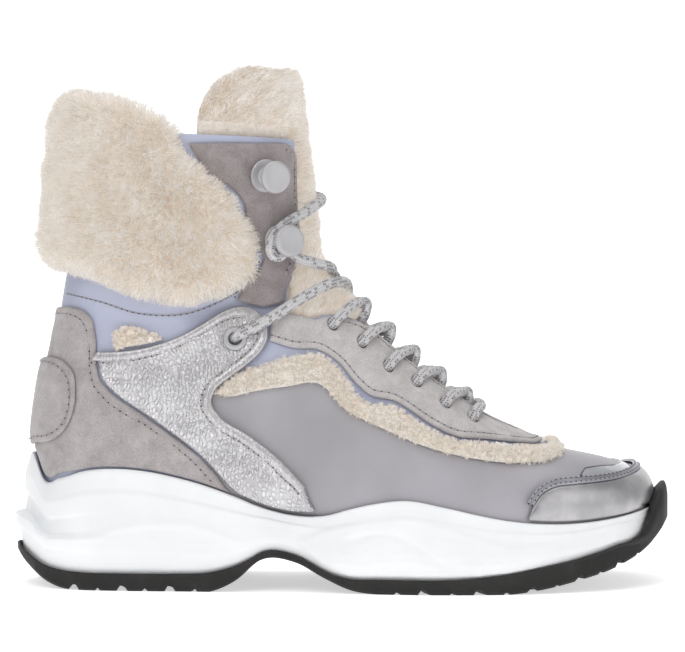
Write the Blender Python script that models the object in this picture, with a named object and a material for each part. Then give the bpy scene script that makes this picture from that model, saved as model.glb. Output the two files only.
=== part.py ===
"""High-top winter sneaker for the right foot, empty and standing on its sole.

Metres, +Z up, the toe towards +X, the outer side of the foot towards -Y, the floor at Z = 0.
Every piece of the upper is placed on one surface, surface(row, turn, lift): row counts the
sections of LAST from the toe to the top of the tongue, turn is the angle round a section from
its top centre line (positive on the outer side), and lift is the distance off the surface.
"""

import math

import bmesh
import bpy
import numpy as np
from mathutils import Matrix, Vector
from mathutils.geometry import delaunay_2d_cdt

# Driving sizes of the shoe.
SHOE_LENGTH = 0.290
COLLAR_HEIGHT = 0.196
SOLE_HEIGHT = 0.052
BALL_WIDTH = 0.094
HEEL_WIDTH = 0.066
COLLAR_WIDTH = 0.077

# Walls and layers.
UPPER_WALL = 0.0022
OVERLAY_WALL = 0.0013
STRAP_WALL = 0.0018
INSOLE_WALL = 0.0045
CUP_FLOOR = 0.0036
TOE_RIM_WALL = 0.0023
LEAST_TREAD = 0.0024
BUMPER_WALL = 0.0054
BUMPER_HEIGHT = 0.0148
TREAD_LIP = 0.0010
TREAD_ROUND = 0.0011
CUFF_DEPTH = 0.0125
TRIM_DEPTH = 0.0042
ANKLE_TRIM_CROWN = 0.0012
TONGUE_WALL = 0.0050
TONGUE_FLEECE = 0.0090

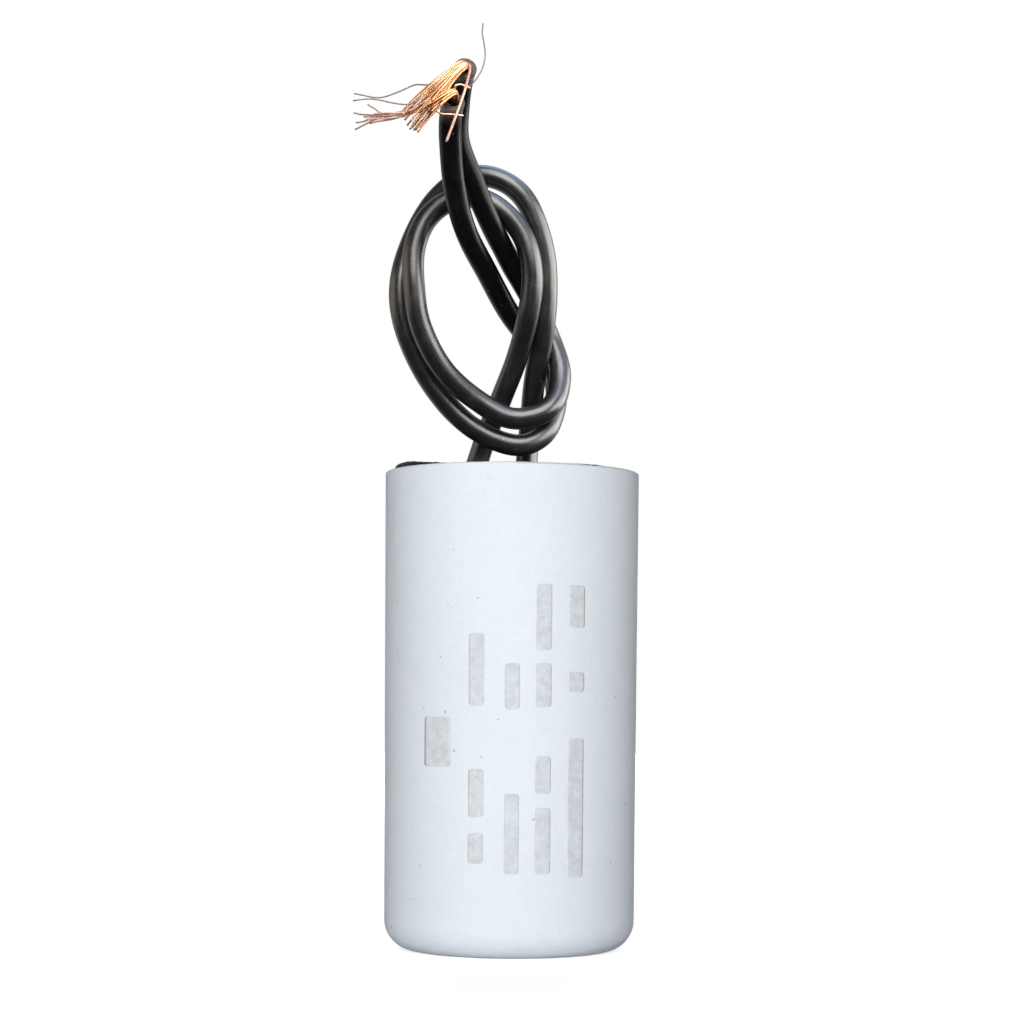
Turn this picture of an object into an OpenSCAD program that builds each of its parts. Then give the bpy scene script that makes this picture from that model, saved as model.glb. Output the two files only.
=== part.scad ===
// Motor run capacitor: a moulded plastic can, filled with black resin round a
// metallised film winding, with two insulated leads tied together in one overhand knot.
// Millimetres. +Z is up the can's axis, and the origin is the centre of its base.

/* [Can] */
// Outside diameter of the can at its open rim
can_d = 35; // [29:0.5:45]
// Height of the can
can_h = 65; // [54:0.5:90]
// How much narrower the can is at its base than at its rim
can_taper = 1; // [0:0.1:1.5]
// Thickness of the can's side wall
wall_t = 1.5; // [1:0.1:2]
// Thickness of the can's floor
floor_t = 1.8; // [1:0.1:3]
// Outside radius round the base
base_edge_r = 4; // [2:0.5:5]
// Radius on the outer edge of the rim
rim_edge_r = 0.3; // [0.1:0.05:0.5]
// Diameter of the recess that holds the moulding gate's mark
gate_recess_d = 6; // [4:0.5:10]
// Depth of that recess
gate_recess_depth = 0.4; // [0.2:0.1:0.8]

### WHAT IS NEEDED
Reproduce every line of the listing above in which the string "object" appears.

### WRITTEN REPLY
Write the Blender Python script that models the object in this picture, with a named object and a material for each part. Then give the bpy scene script that makes this picture from that model, saved as model.glb. Output the two files only.
Turn this picture of an object into an OpenSCAD program that builds each of its parts. Then give the bpy scene script that makes this picture from that model, saved as model.glb. Output the two files only.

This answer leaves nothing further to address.